> _Task directions_: Reproduce the entries shown below only from the line with "left_side_boards();" down to the line with "for node in", keeping both end lines and copying each one exactly.

> _Records supplied_:

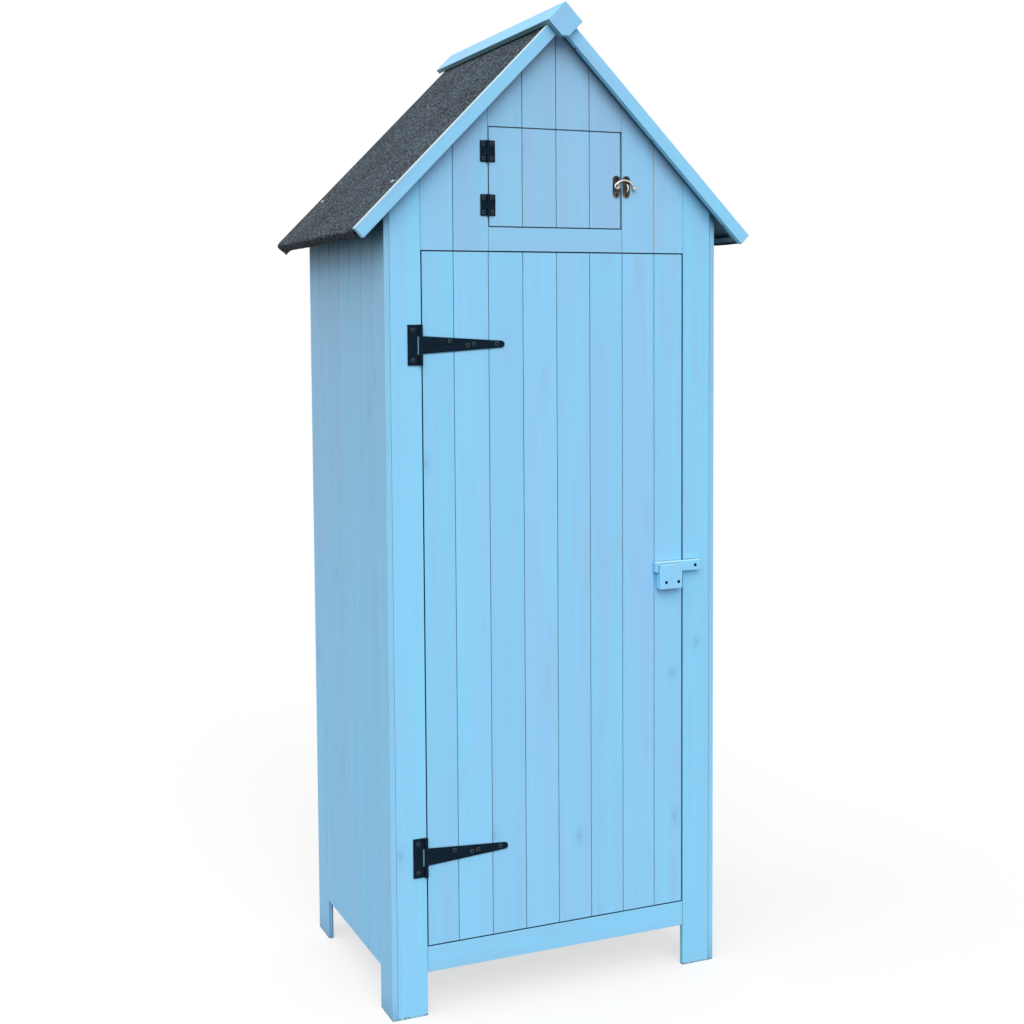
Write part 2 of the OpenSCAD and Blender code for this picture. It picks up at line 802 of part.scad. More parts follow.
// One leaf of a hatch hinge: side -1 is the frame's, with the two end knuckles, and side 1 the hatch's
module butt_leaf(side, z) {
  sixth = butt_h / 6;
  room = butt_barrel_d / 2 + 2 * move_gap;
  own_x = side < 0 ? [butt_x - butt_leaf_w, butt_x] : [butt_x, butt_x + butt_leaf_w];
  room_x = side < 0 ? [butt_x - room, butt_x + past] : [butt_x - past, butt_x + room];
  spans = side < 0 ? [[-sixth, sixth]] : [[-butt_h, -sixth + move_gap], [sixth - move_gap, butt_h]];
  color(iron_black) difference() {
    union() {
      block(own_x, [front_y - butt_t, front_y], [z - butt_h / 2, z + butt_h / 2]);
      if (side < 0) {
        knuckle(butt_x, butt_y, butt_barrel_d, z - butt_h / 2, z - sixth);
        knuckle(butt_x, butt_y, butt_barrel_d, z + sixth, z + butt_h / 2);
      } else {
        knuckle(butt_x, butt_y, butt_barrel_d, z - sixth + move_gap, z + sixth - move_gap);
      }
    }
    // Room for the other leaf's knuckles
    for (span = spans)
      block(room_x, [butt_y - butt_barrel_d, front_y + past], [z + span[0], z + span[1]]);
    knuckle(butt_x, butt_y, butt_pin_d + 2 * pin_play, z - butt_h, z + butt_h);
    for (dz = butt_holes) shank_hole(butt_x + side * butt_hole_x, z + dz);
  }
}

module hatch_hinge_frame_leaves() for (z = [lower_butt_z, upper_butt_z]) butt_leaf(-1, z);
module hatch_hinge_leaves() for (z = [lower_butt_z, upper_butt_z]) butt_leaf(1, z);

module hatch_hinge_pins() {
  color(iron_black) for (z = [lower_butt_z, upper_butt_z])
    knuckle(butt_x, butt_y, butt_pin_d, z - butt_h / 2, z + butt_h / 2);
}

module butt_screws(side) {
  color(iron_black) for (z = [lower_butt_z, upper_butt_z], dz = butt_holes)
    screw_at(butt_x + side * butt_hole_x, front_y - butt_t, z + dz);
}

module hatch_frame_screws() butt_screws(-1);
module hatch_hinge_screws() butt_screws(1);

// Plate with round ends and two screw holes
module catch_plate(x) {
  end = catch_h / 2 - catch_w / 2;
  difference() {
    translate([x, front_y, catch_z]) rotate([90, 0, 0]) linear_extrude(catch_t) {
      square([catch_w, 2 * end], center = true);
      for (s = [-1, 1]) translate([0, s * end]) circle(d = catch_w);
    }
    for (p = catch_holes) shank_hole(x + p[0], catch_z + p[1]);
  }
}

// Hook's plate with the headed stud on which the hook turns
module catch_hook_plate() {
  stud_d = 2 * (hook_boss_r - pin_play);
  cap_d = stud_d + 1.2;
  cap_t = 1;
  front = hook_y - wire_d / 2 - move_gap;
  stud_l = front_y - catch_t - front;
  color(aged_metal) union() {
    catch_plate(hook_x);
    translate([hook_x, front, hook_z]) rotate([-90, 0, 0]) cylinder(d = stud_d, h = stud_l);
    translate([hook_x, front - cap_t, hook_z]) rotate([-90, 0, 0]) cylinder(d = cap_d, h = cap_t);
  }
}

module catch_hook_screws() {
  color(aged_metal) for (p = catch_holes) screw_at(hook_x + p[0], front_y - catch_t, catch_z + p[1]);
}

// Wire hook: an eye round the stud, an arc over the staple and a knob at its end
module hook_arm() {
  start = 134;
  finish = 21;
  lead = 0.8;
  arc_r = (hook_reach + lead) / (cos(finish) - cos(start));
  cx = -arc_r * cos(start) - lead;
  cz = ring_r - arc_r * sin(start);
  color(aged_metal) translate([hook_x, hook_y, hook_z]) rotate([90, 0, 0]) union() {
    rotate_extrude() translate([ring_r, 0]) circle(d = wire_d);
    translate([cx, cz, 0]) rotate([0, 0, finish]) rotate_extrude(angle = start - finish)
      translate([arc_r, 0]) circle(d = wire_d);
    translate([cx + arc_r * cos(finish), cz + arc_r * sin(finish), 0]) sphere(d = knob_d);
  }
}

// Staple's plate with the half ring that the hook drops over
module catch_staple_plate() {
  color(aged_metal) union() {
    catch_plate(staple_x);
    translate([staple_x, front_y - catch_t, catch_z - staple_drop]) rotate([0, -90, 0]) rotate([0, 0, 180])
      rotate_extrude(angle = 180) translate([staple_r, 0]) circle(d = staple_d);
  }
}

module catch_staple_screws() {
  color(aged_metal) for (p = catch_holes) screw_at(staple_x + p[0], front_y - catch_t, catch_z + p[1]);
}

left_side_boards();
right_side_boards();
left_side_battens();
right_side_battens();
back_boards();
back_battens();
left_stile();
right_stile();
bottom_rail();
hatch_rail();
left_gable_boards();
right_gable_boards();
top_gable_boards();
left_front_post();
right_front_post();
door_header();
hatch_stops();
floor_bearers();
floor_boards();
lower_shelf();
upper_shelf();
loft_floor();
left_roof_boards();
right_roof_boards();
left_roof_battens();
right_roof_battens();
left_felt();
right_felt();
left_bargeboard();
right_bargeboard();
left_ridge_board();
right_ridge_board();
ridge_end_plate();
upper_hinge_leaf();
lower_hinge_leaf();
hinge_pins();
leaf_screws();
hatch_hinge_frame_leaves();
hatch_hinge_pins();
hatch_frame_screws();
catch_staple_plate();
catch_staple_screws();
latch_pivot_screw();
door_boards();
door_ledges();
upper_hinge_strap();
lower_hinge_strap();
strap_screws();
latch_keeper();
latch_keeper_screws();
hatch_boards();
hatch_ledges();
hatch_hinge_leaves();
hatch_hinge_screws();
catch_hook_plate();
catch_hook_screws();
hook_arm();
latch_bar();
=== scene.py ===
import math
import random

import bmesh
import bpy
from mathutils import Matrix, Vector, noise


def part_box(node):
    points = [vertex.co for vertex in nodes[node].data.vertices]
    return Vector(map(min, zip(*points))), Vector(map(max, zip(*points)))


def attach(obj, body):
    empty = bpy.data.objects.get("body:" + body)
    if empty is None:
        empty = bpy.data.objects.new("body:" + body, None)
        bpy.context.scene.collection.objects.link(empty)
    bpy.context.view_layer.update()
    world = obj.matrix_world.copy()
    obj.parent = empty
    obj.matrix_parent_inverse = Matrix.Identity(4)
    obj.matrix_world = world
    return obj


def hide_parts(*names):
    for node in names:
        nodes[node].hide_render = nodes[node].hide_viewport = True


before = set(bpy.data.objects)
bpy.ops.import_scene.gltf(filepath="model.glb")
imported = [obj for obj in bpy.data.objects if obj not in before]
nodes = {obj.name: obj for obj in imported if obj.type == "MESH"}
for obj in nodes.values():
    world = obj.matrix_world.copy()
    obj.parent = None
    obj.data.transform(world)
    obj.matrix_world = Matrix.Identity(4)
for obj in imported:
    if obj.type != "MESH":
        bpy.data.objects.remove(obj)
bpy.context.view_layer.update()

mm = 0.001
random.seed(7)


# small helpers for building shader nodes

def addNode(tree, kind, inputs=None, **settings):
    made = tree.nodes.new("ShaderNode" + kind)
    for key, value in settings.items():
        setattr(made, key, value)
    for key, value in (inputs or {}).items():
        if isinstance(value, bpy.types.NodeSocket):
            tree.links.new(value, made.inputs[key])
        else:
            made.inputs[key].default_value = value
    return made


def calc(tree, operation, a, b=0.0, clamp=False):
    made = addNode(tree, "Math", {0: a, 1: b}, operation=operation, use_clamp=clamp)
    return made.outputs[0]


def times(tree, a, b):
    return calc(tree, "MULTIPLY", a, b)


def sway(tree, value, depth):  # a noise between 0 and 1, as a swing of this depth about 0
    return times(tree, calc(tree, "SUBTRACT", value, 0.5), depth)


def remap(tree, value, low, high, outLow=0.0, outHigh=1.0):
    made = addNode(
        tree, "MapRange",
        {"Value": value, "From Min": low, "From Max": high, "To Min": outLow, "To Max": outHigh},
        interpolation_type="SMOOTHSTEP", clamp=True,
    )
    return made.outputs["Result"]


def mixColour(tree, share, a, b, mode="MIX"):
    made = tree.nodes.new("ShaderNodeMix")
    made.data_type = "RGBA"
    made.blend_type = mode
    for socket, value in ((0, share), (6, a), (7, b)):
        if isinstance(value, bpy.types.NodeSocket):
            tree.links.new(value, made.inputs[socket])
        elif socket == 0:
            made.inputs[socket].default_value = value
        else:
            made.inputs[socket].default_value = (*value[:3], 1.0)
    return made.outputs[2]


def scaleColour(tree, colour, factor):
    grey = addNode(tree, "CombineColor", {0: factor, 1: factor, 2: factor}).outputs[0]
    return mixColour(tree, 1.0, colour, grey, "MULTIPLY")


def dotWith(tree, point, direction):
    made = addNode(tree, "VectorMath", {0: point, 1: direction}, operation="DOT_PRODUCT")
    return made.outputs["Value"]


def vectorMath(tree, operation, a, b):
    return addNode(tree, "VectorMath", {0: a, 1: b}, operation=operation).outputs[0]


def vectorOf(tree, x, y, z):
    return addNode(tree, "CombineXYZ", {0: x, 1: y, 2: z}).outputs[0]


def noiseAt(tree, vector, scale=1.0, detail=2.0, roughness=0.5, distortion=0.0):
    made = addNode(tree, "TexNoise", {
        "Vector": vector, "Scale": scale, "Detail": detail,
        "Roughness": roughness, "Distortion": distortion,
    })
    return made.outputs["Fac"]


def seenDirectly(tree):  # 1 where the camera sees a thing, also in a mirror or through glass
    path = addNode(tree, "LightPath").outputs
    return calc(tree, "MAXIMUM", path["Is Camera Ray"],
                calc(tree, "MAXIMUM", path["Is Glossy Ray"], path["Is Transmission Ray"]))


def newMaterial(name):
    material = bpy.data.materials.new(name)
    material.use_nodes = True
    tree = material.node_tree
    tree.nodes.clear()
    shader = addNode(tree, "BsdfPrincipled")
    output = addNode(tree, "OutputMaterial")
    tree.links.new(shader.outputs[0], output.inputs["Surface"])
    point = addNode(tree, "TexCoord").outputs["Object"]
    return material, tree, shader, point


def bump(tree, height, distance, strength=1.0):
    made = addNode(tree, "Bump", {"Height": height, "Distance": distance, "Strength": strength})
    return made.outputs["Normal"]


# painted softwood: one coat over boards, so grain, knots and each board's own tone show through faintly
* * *
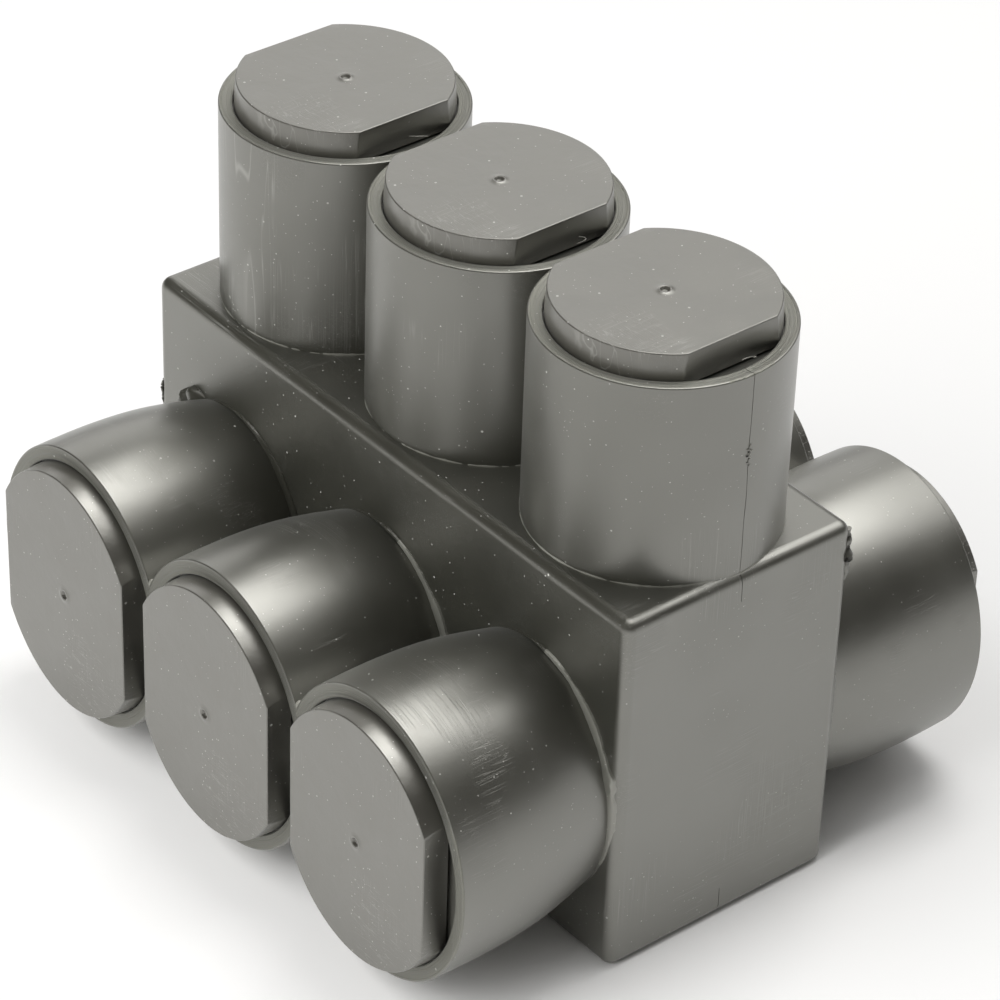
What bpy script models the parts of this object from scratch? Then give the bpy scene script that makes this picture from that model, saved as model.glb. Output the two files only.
==
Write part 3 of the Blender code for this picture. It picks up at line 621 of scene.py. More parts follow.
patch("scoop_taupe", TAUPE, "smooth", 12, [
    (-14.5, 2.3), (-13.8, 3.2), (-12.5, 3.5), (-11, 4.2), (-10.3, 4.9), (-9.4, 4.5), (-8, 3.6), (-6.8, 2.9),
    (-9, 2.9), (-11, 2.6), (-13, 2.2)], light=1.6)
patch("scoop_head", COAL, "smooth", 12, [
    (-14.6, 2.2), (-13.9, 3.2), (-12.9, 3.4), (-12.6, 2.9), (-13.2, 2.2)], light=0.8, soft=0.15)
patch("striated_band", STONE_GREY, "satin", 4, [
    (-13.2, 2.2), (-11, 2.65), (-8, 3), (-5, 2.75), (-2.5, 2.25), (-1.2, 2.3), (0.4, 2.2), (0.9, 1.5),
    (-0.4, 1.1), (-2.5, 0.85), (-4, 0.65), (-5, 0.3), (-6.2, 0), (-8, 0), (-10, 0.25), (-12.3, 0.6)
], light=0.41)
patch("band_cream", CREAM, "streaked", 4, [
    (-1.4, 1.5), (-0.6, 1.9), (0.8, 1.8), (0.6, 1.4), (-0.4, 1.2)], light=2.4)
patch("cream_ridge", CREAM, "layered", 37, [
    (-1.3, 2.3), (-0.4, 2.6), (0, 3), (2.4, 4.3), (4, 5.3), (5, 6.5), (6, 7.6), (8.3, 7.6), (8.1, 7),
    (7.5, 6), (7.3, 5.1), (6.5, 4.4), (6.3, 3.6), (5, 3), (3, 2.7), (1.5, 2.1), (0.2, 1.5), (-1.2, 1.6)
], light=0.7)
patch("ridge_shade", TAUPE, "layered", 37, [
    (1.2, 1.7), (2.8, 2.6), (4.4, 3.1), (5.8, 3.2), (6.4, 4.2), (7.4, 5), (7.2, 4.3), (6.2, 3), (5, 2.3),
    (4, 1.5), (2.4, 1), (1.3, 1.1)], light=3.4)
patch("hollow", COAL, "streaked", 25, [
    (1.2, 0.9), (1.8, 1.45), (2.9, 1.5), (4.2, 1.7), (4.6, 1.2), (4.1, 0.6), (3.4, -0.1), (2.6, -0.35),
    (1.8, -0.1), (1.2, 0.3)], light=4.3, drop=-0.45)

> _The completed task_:
left_side_boards();
right_side_boards();
left_side_battens();
right_side_battens();
back_boards();
back_battens();
left_stile();
right_stile();
bottom_rail();
hatch_rail();
left_gable_boards();
right_gable_boards();
top_gable_boards();
left_front_post();
right_front_post();
door_header();
hatch_stops();
floor_bearers();
floor_boards();
lower_shelf();
upper_shelf();
loft_floor();
left_roof_boards();
right_roof_boards();
left_roof_battens();
right_roof_battens();
left_felt();
right_felt();
left_bargeboard();
right_bargeboard();
left_ridge_board();
right_ridge_board();
ridge_end_plate();
upper_hinge_leaf();
lower_hinge_leaf();
hinge_pins();
leaf_screws();
hatch_hinge_frame_leaves();
hatch_hinge_pins();
hatch_frame_screws();
catch_staple_plate();
catch_staple_screws();
latch_pivot_screw();
door_boards();
door_ledges();
upper_hinge_strap();
lower_hinge_strap();
strap_screws();
latch_keeper();
latch_keeper_screws();
hatch_boards();
hatch_ledges();
hatch_hinge_leaves();
hatch_hinge_screws();
catch_hook_plate();
catch_hook_screws();
hook_arm();
latch_bar();
=== scene.py ===
import math
import random

import bmesh
import bpy
from mathutils import Matrix, Vector, noise


def part_box(node):
    points = [vertex.co for vertex in nodes[node].data.vertices]
    return Vector(map(min, zip(*points))), Vector(map(max, zip(*points)))


def attach(obj, body):
    empty = bpy.data.objects.get("body:" + body)
    if empty is None:
        empty = bpy.data.objects.new("body:" + body, None)
        bpy.context.scene.collection.objects.link(empty)
    bpy.context.view_layer.update()
    world = obj.matrix_world.copy()
    obj.parent = empty
    obj.matrix_parent_inverse = Matrix.Identity(4)
    obj.matrix_world = world
    return obj


def hide_parts(*names):
    for node in names:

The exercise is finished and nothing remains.